The true nature of reality is beyond expression. Our own nature, the nature of our mind, can be directly encountered, but it is itself inexpressible.
Our minds really struggle with this. Concepts, words and ideas are the currency of our ordinary mind.
There are two terms that are used to approach the understanding of ultimate reality: dharmakaya and dharmadhatu.
Dharmakaya refers to the originally pure, empty nature of our own awareness. It is uncaused, unstained, free from reference points and the extremes of 'it is' or 'it is not'. The metaphor for understanding the dharmakaya is that it is like space. Pure presence is experienced as open, spacious and transparent, with nothing to hold onto.

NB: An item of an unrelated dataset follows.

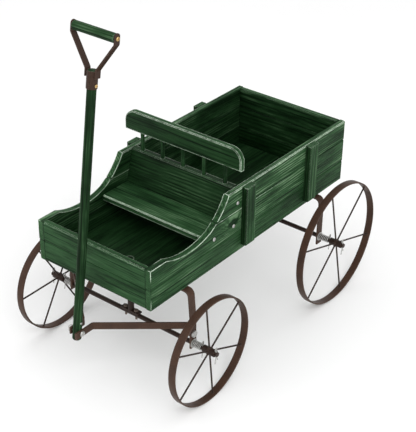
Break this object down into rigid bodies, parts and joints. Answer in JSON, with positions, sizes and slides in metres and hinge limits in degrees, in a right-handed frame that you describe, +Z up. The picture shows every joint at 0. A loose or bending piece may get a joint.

The dharmadhatu refers to the true nature of reality that is free from the extremes of 'it is' or 'it is not'. The dharmadhatu is the union of the two truths, relative and ultimate, that is itself the infinite play of dependent origination in which no thing is ever truly born. All phenomena being dependently originated, they are empty in nature. Unborn and unceasing, the illusory play of reality unfolds continuously and yet nothing ever comes into being. (If you don't understand this, please ask questions!)
When pure, open awareness of the interconnected universe is made fully evident, one experiences the dharmakaya blending with the dharmadhatu. This is the single sphere of awareness, the non-dual experiential reality of awakened mind. Abiding in the primordial state of the single sphere of awareness, all that appears and exists is but the infinite play of dependent origination as the dynamic energy of awareness.
As soon as concepts, reification or fixation on what is 'real' or 'me' or 'mine', you experience the split into subject and object duality. The result is diminished presence and getting caught up in the wheel of cyclic existence.
You can't think your way to a non-dual experience of reality.